Kieleccy policjanci rozbili grupę zajmującą się kradzieżami samochodów dostawczych na terenie Niemiec. Śledczy zwalczający przestępczość przeciwko mieniu dotarli do jednej z miejscowości w gminie Bodzentyn, gdzie natrafili na 2 dostawcze mercedesy, pochodzące z kradzieży. Ponadto funkcjonariusze zabezpieczyli dużo części samochodowych, pochodzących od innych pojazdów i prawdopodobnie mających również związek z nielegalnym procederem. W tej sprawie policjanci zatrzymali 39-letniego mieszkańca gminy Bodzentyn oraz 29-letniego obywatela Ukrainy. Decyzją sądu mężczyźni już zostali tymczasowo aresztowani. Sprawa ma charakter rozwojowy.
Mundurowi z Wydziału do walki z Przestępczością Przeciwko Mieniu kieleckiej komendy dotarli do informacji, że na terenie jednej z podkieleckich miejscowości może znajdować się dostawczy mercedes, skradziony na terenie Niemiec. W niedzielny wieczór, wsparci przez policjantów z Bodzentyna przystąpili do sprawdzania posiadanych informacji, które jak się okazało były niezwykle trafne. Na terenie jednej z posesji stróże prawa ujawnili 2 dostawcze mercedesy, częściowo już zdemontowane. Jeden taki roczny pojazd wart jest blisko 200 tys. złotych.

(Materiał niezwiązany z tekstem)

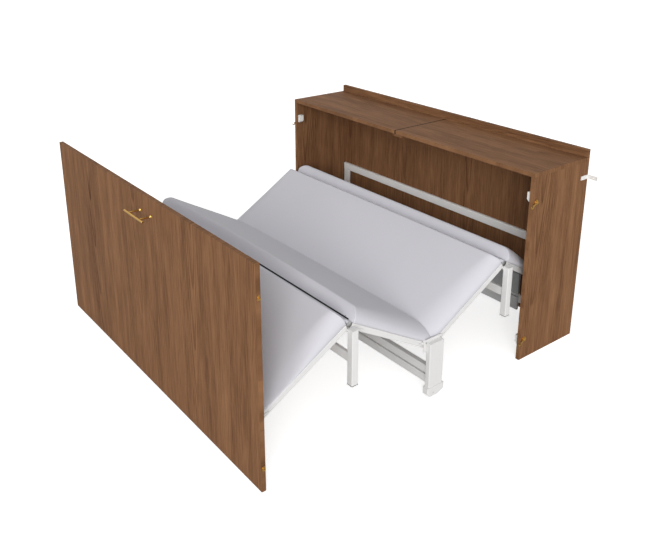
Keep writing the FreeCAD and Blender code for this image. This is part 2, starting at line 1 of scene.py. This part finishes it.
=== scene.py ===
# Cabinet bed, half unfolded: walnut laminate cabinet and front panel, white steel frames, grey padded sections.
import bmesh
import bpy
import json
import math
import numpy as np
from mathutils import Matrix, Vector


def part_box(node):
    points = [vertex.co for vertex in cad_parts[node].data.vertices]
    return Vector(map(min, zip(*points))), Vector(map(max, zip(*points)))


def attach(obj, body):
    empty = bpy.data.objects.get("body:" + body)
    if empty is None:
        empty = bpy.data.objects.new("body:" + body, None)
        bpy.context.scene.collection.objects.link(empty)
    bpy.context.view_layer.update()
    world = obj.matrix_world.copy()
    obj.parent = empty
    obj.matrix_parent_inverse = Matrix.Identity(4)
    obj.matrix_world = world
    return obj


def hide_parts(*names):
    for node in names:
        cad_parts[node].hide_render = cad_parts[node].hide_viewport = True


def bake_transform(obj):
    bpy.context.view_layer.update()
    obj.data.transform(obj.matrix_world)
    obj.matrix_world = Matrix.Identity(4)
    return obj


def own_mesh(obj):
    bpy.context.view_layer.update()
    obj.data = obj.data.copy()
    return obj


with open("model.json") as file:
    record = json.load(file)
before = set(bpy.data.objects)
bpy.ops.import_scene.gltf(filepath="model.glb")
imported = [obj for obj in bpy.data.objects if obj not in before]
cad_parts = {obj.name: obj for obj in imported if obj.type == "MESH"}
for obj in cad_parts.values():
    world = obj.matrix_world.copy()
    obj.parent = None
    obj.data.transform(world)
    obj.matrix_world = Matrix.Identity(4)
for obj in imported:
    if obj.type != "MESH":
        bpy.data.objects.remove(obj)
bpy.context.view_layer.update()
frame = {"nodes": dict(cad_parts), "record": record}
joints = {joint["name"]: joint for joint in frame["record"]["behaviour"]["joints"]}
print("frame loaded")

# ---- lamps, floor and camera ----
studio = {
    "backgroundWhite": 1.0,     # what the camera sees behind the bed
    "skyLevel": 0.53,           # what lights the bed from all round
    "zenithFall": 0.30,         # how much darker the sky is overhead
    "glowFrom": (0.63, -0.63, 0.45),
    "glowLevel": 1.00,           # wide soft glow from the front right
    "glowSpread": 2.5,
    "keyPlace": (11.6, -9.8, 4.8),
    "keySize": 6.5,
    "keyPower": 1150.0,
    "keyAim": (0.0, 0.0, 0.4),
    "floorReach": 40.0,
    "floorTone": 0.72,
    "floorLift": 0.70,          # lifts the floor to white where no shadow falls
}
view = {
    "place": (2.710, -2.01738, 1.908),
    "azimuth": 52.19,
    "elevation": 18.43,
    "lens": 42.92,
    "shiftY": -0.1623,
}


def hexColour(code):
    # sRGB hex to the linear colour a shader takes
    channels = [int(code[i:i + 2], 16) / 255 for i in (1, 3, 5)]
    return tuple(c / 12.92 if c <= 0.04045 else ((c + 0.055) / 1.055) ** 2.4 for c in channels) + (1.0,)


def addNode(tree, kind, settings=(), inputs=()):
    node = tree.nodes.new(kind)
    for name, value in dict(settings).items():
        setattr(node, name, value)
    for socket, value in dict(inputs).items():
        if isinstance(value, bpy.types.NodeSocket):
            tree.links.new(value, node.inputs[socket])
        else:
            node.inputs[socket].default_value = value
    return node


def newMaterial(name):
    material = bpy.data.materials.new(name)
    material.use_nodes = True
    tree = material.node_tree
    tree.nodes.clear()
    shader = addNode(tree, "ShaderNodeBsdfPrincipled")
    addNode(tree, "ShaderNodeOutputMaterial", {}, {"Surface": shader.outputs[0]})
    return material, tree, shader


def lightStudio():
    world = bpy.data.worlds.new("studio")
    bpy.context.scene.world = world
    world.use_nodes = True
    tree = world.node_tree
    tree.nodes.clear()
    rays = addNode(tree, "ShaderNodeLightPath")
    seen = addNode(tree, "ShaderNodeMath", {"operation": "MAXIMUM"},
                   {0: rays.outputs["Is Camera Ray"], 1: rays.outputs["Is Transmission Ray"]})
    seen = addNode(tree, "ShaderNodeMath", {"operation": "MAXIMUM"},
                   {0: seen.outputs[0], 1: rays.outputs["Is Glossy Ray"]})
    # strength = sky * (1 - zenithFall * height) + glow * max(0, ray . glow direction) ^ spread
    place = addNode(tree, "ShaderNodeTexCoord")
    ray = addNode(tree, "ShaderNodeVectorMath", {"operation": "NORMALIZE"}, {0: place.outputs["Generated"]})
    facing = addNode(tree, "ShaderNodeVectorMath", {"operation": "DOT_PRODUCT"},
                     {0: ray.outputs[0], 1: tuple(Vector(studio["glowFrom"]).normalized())})
    facing = addNode(tree, "ShaderNodeMath", {"operation": "MAXIMUM"}, {0: facing.outputs["Value"], 1: 0.0})
    glow = addNode(tree, "ShaderNodeMath", {"operation": "POWER"}, {0: facing.outputs[0], 1: studio["glowSpread"]})
    height = addNode(tree, "ShaderNodeSeparateXYZ", {}, {0: ray.outputs[0]})
    height = addNode(tree, "ShaderNodeMath", {"operation": "MAXIMUM"}, {0: height.outputs["Z"], 1: 0.0})
    sky = addNode(tree, "ShaderNodeMath", {"operation": "MULTIPLY_ADD"},
                  {0: height.outputs[0], 1: -studio["skyLevel"] * studio["zenithFall"], 2: studio["skyLevel"]})
    glow = addNode(tree, "ShaderNodeMath", {"operation": "MULTIPLY_ADD"},
                   {0: glow.outputs[0], 1: studio["glowLevel"], 2: sky.outputs[0]})
    level = addNode(tree, "ShaderNodeMix", {"data_type": "FLOAT"},
                    {"Factor": seen.outputs[0], "A": glow.outputs[0], "B": studio["backgroundWhite"]})
    sky = addNode(tree, "ShaderNodeBackground", {}, {"Color": (1, 1, 1, 1), "Strength": level.outputs[0]})
    addNode(tree, "ShaderNodeOutputWorld", {}, {"Surface": sky.outputs[0]})

    lamp = bpy.data.lights.new("key", "AREA")
    lamp.shape = "DISK"
    lamp.size = studio["keySize"]
    lamp.energy = studio["keyPower"]
    key = bpy.data.objects.new("key", lamp)
    bpy.context.collection.objects.link(key)
    key.location = studio["keyPlace"]
    key.rotation_mode = "QUATERNION"
    key.rotation_quaternion = (Vector(studio["keyAim"]) - key.location).to_track_quat("-Z", "Y")

    reach = studio["floorReach"]
    mesh = bpy.data.meshes.new("floor")
    mesh.from_pydata([(-reach, -reach, 0), (reach, -reach, 0), (reach, reach, 0), (-reach, reach, 0)], [],
                     [(0, 1, 2, 3)])
    floor = bpy.data.objects.new("floor", mesh)
    bpy.context.collection.objects.link(floor)
    material, tree, shader = newMaterial("pale floor")
    rays = addNode(tree, "ShaderNodeLightPath")
    lift = addNode(tree, "ShaderNodeMath", {"operation": "MULTIPLY"},
                   {0: rays.outputs["Is Camera Ray"], 1: studio["floorLift"]})
    shader.inputs["Base Color"].default_value = (studio["floorTone"],) * 3 + (1,)
    shader.inputs["Roughness"].default_value = 1.0
    shader.inputs["Specular IOR Level"].default_value = 0.0
    shader.inputs["Emission Color"].default_value = (1, 1, 1, 1)
    tree.links.new(lift.outputs[0], shader.inputs["Emission Strength"])
    mesh.materials.append(material)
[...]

W trakcie czynności funkcjonariusze sprawdzili także dostawczego mercedesa, na pace którego znajdowało się dużo części samochodowych. Ponadto w pomieszczeniach gospodarczych ujawnili liczne części mechaniczne i blacharskie z innych aut, które także najprawdopodobniej pochodzą z kradzieży.
Policjanci z Wydziału do walki z Przestępczością Przeciwko Mieniu kieleckiej komendy zatrzymali 39-letniego właściciela posesji oraz 29-letniego obywatela Ukrainy, których zastali na miejscu czynności. Śledczy ustalili, że obaj brali udział w nielegalnym procederze, polegającym na kradzieżach samochodów na terenie Niemiec i demontażu w podkieleckiej miejscowości. Jak ustalili policjanci, części z kradzionych pojazdów trafiały za wschodnią granicę.
Decyzją kieleckiego sądu 39-letni polak oraz 29-letni cudzoziemiec już zostali tymczasowo aresztowani na okres 3 miesięcy. Sprawa ma charakter rozwojowy i policjanci nie wykluczają kolejnych zatrzymań.